> _AIM OF THE TASK_
Each line containing the word "slide" must be collected.

> _GIVEN DATA_
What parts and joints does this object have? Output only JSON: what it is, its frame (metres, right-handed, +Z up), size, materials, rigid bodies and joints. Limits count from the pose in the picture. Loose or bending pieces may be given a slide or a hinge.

* * *

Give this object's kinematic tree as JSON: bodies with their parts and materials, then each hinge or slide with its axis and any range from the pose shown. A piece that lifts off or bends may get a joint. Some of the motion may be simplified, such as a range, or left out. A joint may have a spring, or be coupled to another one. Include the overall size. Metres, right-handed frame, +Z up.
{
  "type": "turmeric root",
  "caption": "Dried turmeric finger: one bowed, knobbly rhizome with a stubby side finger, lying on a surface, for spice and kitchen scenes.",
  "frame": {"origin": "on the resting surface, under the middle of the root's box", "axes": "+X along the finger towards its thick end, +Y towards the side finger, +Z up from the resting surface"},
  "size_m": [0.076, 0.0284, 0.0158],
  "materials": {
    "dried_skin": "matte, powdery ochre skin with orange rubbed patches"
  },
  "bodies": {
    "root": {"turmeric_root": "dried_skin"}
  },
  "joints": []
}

> _COMPLETE OUTPUT_
What parts and joints does this object have? Output only JSON: what it is, its frame (metres, right-handed, +Z up), size, materials, rigid bodies and joints. Limits count from the pose in the picture. Loose or bending pieces may be given a slide or a hinge.
Give this object's kinematic tree as JSON: bodies with their parts and materials, then each hinge or slide with its axis and any range from the pose shown. A piece that lifts off or bends may get a joint. Some of the motion may be simplified, such as a range, or left out. A joint may have a spring, or be coupled to another one. Include the overall size. Metres, right-handed frame, +Z up.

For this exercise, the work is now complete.